By Ellen Thompson/Havre Daily News/ethompson@havredailynews.com
The Havre City Council in a close vote decided to review a $75,000 bid from a Havre businessman to buy the Heritage Center.
The council tied 4-4 on a vote to consider a bid from Robert Nault Sr. and several unidentified partners. Mayor Bob Rice cast the tie-breaking vote.
The vote means the council cannot consider any other bids for the downtown landmark unless it rejects the Nault bid.
Nault said he plans to convert the building into apartments and retail spaces in the interest of "revitalizing downtown."
Nault's bid will expire Jan. 6 at 5 p.m. Nault said he has several partners who wish to remain anonymous.
The bid is the first the council has seriously considered in a process that began in September. The city had set a deadline for accepting bids, then reopened it in November. After the second deadline expired, Rice on Friday said he would continue to accept bids through Monday at noon.
Northcentral Montana Community Ventures Coalition, an 11-county anti-poverty group headquartered in Havre, did not submit a bid by Monday's deadline. The group's executive director said the mayor had previously only asked for a letter of intent, which was submitted.
Rice told director Andrea Main on Friday that she had until Monday at noon to get a bid together.
Main said in a letter to Rice that a dollar value could not be offered until the coalition's board of directors meets on Dec. 14. She asked the city to wait until Jan. 20 before selling the building.
Council members Dana West, Pam Hillery, Emily Mayer Lossing, and Allen "Woody" Woodwick voted against the motion to exclude looking at other potenital buyers. Terry Schend, Tom Farnham, Rick Pearson and Jack Brandon voted in favor.
Several council members said the bidding process was not handled well.
"I don't think the council has been well informed," Hillery told Rice during the discussion. "The bidding process has been an oddly elongated process without our council's" full understanding.
Woodwick said today that Nault's offer was respectable, but the bidding had not been re-advertised after a Nov. 1 council vote to reopen the bidding and that it should have been.
"It wasn't actually put up for bid again," Woodwick said in an interview today.
At Monday's meeting, Rice said he contacted the state after the council's November decision to reopen bidding and learned the city did not have to re-advertise.
The city has owned the Heritage Center since 1996, when it bought the former post office and federal courthouse from the U.S. Postal Service with federal highway funds. It was leased by the Clack Foundation until July 1, when the foundation said it could not longer afford to operate the landmark.

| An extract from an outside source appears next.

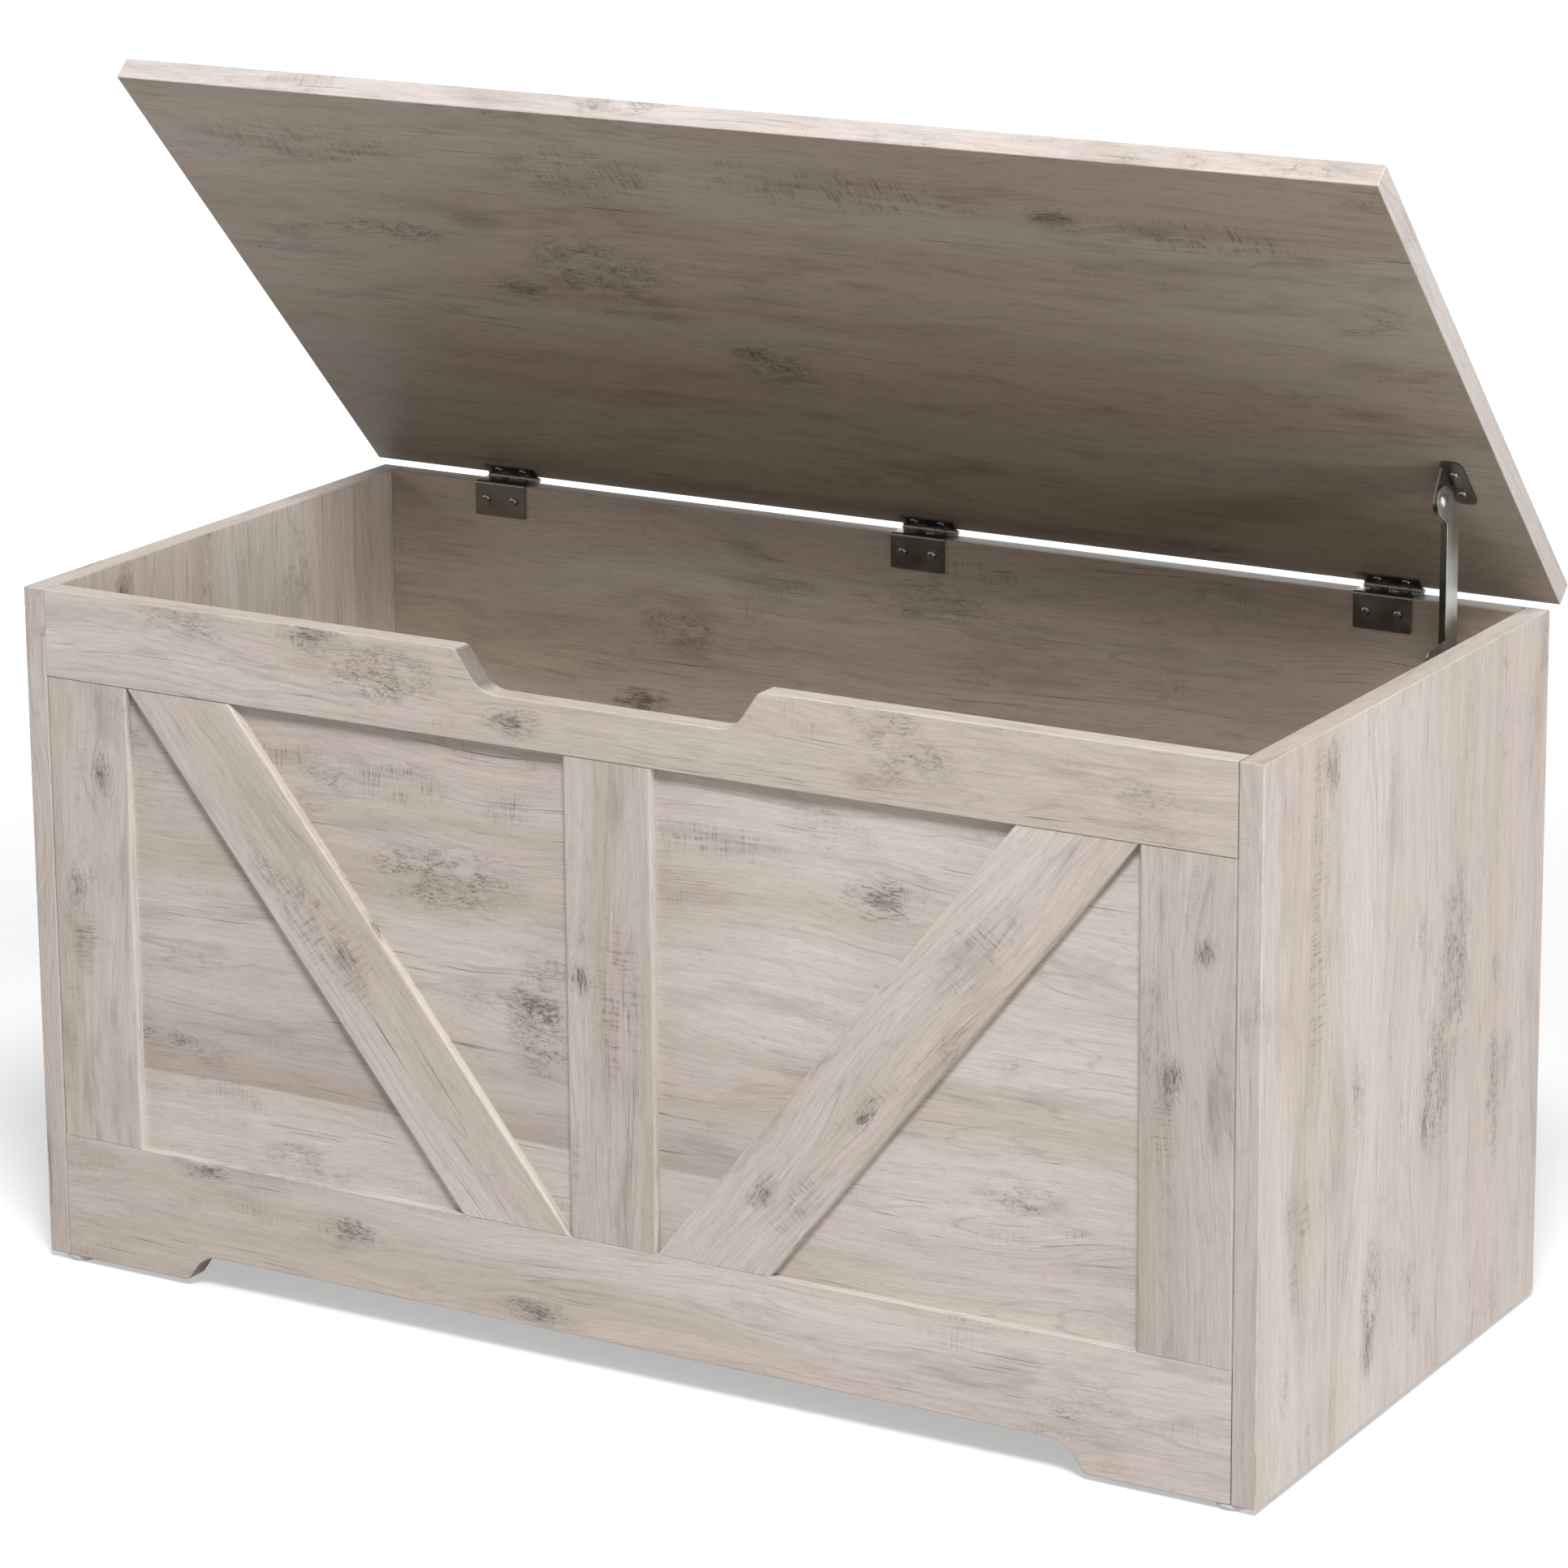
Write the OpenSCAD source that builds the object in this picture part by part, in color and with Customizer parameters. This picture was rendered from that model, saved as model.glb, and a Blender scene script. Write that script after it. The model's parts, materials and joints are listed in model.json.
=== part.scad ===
// Storage chest of wood-effect boards: panelled front with two diagonal braces, a lid on
// three leaf hinges, one folding friction stay at the right, and four plastic glides.
// Millimetres. +Z is up and the front faces -Y. The lid is drawn half open, as it rests.
// The origin is the middle of the footprint, level with the undersides of the glides.

/* [Body] */
// Width over the two side panels
body_w = 838; // [700:1:1000]
// Depth from the front rails to the rear of the back panel
body_d = 390; // [330:1:480]
// Height of the side panels
body_h = 430; // [380:1:520]
// Thickness of the boards
board_t = 15; // [14:0.5:18]
// Height of the bottom panel's underside above the side panels' lower ends
floor_up = 30; // [25:1:34]

/* [Front frame] */
// Height of the rail under the lid
top_rail_h = 55; // [50:1:70]
// Height of the rail at the floor
bottom_rail_h = 80; // [76:1:100]
// Width of the three upright strips
stile_w = 60; // [45:1:75]
// Width of the two diagonal strips, across the strip
brace_w = 60; // [45:1:75]
// Thickness of the upright and diagonal strips
strip_t = 5; // [4:0.5:6]
// Radius along the front edges of the strips
strip_r = 2; // [1:0.5:3]

/* [Finger notch and arch] */
// Width of the finger notch between its shoulders
notch_w = 212; // [150:1:260]
// Depth of the finger notch
notch_d = 25; // [18:1:30]
// Distance from the outer side to the start of the arch under the bottom rail
arch_in = 104; // [80:1:140]
// Rise of the arch
arch_rise = 18; // [15:1:24]
// Steepest slope of the curved shoulders, in degrees
ogee_slope = 55; // [45:1:60]
// Small radius at the outer end of each shoulder
ogee_foot_r = 6; // [3:1:8]
// Large radius at the inner end of each shoulder
ogee_turn_r = 20; // [12:1:22]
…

The city also says it can't afford to keep the building open.
Rice told the council Monday that he's most concerned about heating bills.
Rice learned from a plumbing company this week that the building cannot be winterized as planned. The boilers and pipes cannot be drained adequately and the hardwood floors might buckle in extreme cold, he said.
One boiler failed last week, a problem Rice said might have been caused by vandalism. The second boiler was made operational at a cost of $850 to the city, he said. The cost of fixing the first boiler if the second fails could be $3,500.
The money spent on the boilers will be repaid by the state when the building is purchased, he said, but the heating bills would not likely be refunded.
"That building is costing us money every day," public works director Dave Peterson said.
Rice said it's money the city doesn't have.
The reason for not considering other bids now that Nault's has been made public is fairness, he said. Competitors would already know Nault's price.
Council member Dana West said the council shouldn't exclude other offers.
"Since the buyer had the Jan. 6 deadline, my thought was to leave options," West said after the meeting.
Woodwick said today the city should accept an offer from the anti-poverty coalition.
"We need to consider both of the offers side by side," Woodwick said. "I don't think we gave Northcentral Community Ventures a fair shake."
The council will vote on Nault's proposal at the next City Council meeting in two weeks.
One condition of Nault's proposal was that the buyer be allowed to decide if the building remains on the National Register of Historical Places.
Mayer Lossing said the process of removing the building from the register would not be up to the city, and possibly not the state, but she said the improvements Nault proposed would likely be allowed.
Nault said he would like to install air-conditioning and new heating as well as renovate the interior for apartments and stores. He said the outside appearance would not be changed, but the inside needed substantial "updates."
Nault said he has not contacted the Montana Historical Society, but following the suggestion of the council, said he would do so.
Kate Hampton, National Registry coordinator for the society, said in an interview that covenants on the building may limit changes an owner can make.